━━━ Supplied data
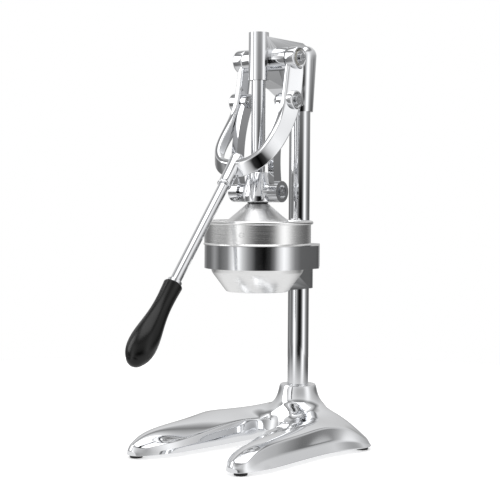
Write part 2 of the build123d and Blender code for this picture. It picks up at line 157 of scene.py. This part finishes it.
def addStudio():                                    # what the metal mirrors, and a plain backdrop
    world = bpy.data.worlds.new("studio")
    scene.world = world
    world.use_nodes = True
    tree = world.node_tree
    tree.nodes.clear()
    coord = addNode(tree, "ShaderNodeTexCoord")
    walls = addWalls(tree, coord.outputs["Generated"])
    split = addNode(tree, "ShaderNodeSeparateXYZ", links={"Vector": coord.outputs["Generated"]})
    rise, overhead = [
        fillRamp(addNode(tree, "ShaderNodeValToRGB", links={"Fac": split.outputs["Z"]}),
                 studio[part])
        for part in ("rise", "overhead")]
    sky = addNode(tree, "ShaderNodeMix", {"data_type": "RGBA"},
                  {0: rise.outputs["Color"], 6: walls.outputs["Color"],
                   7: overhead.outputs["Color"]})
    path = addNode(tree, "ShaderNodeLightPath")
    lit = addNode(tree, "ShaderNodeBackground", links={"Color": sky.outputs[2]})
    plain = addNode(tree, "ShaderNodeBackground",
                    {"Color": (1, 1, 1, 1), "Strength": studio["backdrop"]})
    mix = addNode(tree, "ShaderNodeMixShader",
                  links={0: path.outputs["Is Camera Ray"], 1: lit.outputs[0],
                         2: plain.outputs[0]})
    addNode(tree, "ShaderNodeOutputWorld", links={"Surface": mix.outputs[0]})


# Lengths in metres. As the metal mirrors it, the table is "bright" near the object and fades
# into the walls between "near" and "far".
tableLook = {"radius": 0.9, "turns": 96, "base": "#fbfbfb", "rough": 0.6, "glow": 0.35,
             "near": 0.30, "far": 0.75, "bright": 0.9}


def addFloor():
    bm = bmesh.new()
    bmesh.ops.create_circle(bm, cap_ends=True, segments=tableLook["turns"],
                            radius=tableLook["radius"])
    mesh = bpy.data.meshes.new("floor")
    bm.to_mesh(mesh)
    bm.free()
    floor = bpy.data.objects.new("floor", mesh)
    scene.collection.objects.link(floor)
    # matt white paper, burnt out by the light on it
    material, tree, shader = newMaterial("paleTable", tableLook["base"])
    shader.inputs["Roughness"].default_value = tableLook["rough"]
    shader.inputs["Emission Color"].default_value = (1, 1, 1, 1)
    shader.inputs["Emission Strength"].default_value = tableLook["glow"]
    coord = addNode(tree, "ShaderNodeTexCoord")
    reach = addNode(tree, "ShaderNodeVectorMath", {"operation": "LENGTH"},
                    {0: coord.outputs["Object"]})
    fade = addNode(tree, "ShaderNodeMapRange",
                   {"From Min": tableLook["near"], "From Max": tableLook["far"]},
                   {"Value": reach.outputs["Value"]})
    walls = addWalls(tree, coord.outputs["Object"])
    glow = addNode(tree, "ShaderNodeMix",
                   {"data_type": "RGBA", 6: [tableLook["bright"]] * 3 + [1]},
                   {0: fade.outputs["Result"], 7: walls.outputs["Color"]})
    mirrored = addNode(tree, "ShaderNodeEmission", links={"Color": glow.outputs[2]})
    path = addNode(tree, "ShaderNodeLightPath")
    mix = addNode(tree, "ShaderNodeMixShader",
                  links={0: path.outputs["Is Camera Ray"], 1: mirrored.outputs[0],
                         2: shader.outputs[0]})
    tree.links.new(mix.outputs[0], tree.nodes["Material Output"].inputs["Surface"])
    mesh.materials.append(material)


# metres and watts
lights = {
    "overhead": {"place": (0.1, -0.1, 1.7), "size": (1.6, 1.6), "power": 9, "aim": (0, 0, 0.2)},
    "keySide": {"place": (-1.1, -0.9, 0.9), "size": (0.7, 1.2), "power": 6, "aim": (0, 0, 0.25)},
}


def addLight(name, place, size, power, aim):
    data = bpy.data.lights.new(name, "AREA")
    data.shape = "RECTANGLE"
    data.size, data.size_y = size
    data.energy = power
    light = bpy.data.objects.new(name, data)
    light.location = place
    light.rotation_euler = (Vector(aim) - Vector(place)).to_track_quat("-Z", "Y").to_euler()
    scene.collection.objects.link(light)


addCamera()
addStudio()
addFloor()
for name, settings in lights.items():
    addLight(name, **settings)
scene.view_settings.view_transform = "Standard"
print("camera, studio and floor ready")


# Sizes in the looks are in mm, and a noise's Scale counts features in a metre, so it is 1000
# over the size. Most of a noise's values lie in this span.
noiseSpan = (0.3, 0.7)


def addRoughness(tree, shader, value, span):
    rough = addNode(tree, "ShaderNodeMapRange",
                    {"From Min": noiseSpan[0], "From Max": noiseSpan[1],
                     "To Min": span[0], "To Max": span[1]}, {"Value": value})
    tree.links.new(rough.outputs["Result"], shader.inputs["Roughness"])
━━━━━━
Written exercise
Give an exact copy of all the data shown above.

Answer for this exercise
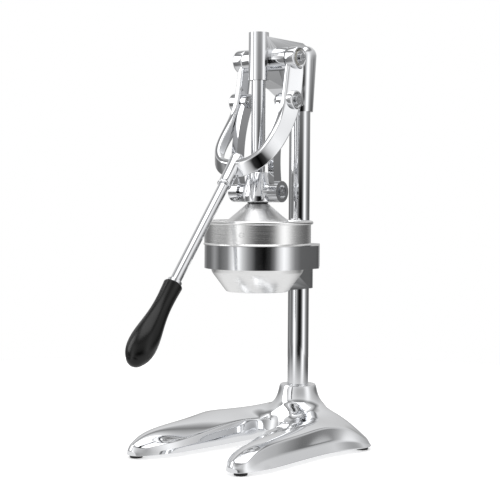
Write part 2 of the build123d and Blender code for this picture. It picks up at line 157 of scene.py. This part finishes it.
def addStudio():                                    # what the metal mirrors, and a plain backdrop
    world = bpy.data.worlds.new("studio")
    scene.world = world
    world.use_nodes = True
    tree = world.node_tree
    tree.nodes.clear()
    coord = addNode(tree, "ShaderNodeTexCoord")
    walls = addWalls(tree, coord.outputs["Generated"])
    split = addNode(tree, "ShaderNodeSeparateXYZ", links={"Vector": coord.outputs["Generated"]})
    rise, overhead = [
        fillRamp(addNode(tree, "ShaderNodeValToRGB", links={"Fac": split.outputs["Z"]}),
                 studio[part])
        for part in ("rise", "overhead")]
    sky = addNode(tree, "ShaderNodeMix", {"data_type": "RGBA"},
                  {0: rise.outputs["Color"], 6: walls.outputs["Color"],
                   7: overhead.outputs["Color"]})
    path = addNode(tree, "ShaderNodeLightPath")
    lit = addNode(tree, "ShaderNodeBackground", links={"Color": sky.outputs[2]})
    plain = addNode(tree, "ShaderNodeBackground",
                    {"Color": (1, 1, 1, 1), "Strength": studio["backdrop"]})
    mix = addNode(tree, "ShaderNodeMixShader",
                  links={0: path.outputs["Is Camera Ray"], 1: lit.outputs[0],
                         2: plain.outputs[0]})
    addNode(tree, "ShaderNodeOutputWorld", links={"Surface": mix.outputs[0]})


# Lengths in metres. As the metal mirrors it, the table is "bright" near the object and fades
# into the walls between "near" and "far".
tableLook = {"radius": 0.9, "turns": 96, "base": "#fbfbfb", "rough": 0.6, "glow": 0.35,
             "near": 0.30, "far": 0.75, "bright": 0.9}


def addFloor():
    bm = bmesh.new()
    bmesh.ops.create_circle(bm, cap_ends=True, segments=tableLook["turns"],
                            radius=tableLook["radius"])
    mesh = bpy.data.meshes.new("floor")
    bm.to_mesh(mesh)
    bm.free()
    floor = bpy.data.objects.new("floor", mesh)
    scene.collection.objects.link(floor)
    # matt white paper, burnt out by the light on it
    material, tree, shader = newMaterial("paleTable", tableLook["base"])
    shader.inputs["Roughness"].default_value = tableLook["rough"]
    shader.inputs["Emission Color"].default_value = (1, 1, 1, 1)
    shader.inputs["Emission Strength"].default_value = tableLook["glow"]
    coord = addNode(tree, "ShaderNodeTexCoord")
    reach = addNode(tree, "ShaderNodeVectorMath", {"operation": "LENGTH"},
                    {0: coord.outputs["Object"]})
    fade = addNode(tree, "ShaderNodeMapRange",
                   {"From Min": tableLook["near"], "From Max": tableLook["far"]},
                   {"Value": reach.outputs["Value"]})
    walls = addWalls(tree, coord.outputs["Object"])
    glow = addNode(tree, "ShaderNodeMix",
                   {"data_type": "RGBA", 6: [tableLook["bright"]] * 3 + [1]},
                   {0: fade.outputs["Result"], 7: walls.outputs["Color"]})
    mirrored = addNode(tree, "ShaderNodeEmission", links={"Color": glow.outputs[2]})
    path = addNode(tree, "ShaderNodeLightPath")
    mix = addNode(tree, "ShaderNodeMixShader",
                  links={0: path.outputs["Is Camera Ray"], 1: mirrored.outputs[0],
                         2: shader.outputs[0]})
    tree.links.new(mix.outputs[0], tree.nodes["Material Output"].inputs["Surface"])
    mesh.materials.append(material)


# metres and watts
lights = {
    "overhead": {"place": (0.1, -0.1, 1.7), "size": (1.6, 1.6), "power": 9, "aim": (0, 0, 0.2)},
    "keySide": {"place": (-1.1, -0.9, 0.9), "size": (0.7, 1.2), "power": 6, "aim": (0, 0, 0.25)},
}


def addLight(name, place, size, power, aim):
    data = bpy.data.lights.new(name, "AREA")
    data.shape = "RECTANGLE"
    data.size, data.size_y = size
    data.energy = power
    light = bpy.data.objects.new(name, data)
    light.location = place
    light.rotation_euler = (Vector(aim) - Vector(place)).to_track_quat("-Z", "Y").to_euler()
    scene.collection.objects.link(light)


addCamera()
addStudio()
addFloor()
for name, settings in lights.items():
    addLight(name, **settings)
scene.view_settings.view_transform = "Standard"
print("camera, studio and floor ready")


# Sizes in the looks are in mm, and a noise's Scale counts features in a metre, so it is 1000
# over the size. Most of a noise's values lie in this span.
noiseSpan = (0.3, 0.7)


def addRoughness(tree, shader, value, span):
    rough = addNode(tree, "ShaderNodeMapRange",
                    {"From Min": noiseSpan[0], "From Max": noiseSpan[1],
                     "To Min": span[0], "To Max": span[1]}, {"Value": value})
    tree.links.new(rough.outputs["Result"], shader.inputs["Roughness"])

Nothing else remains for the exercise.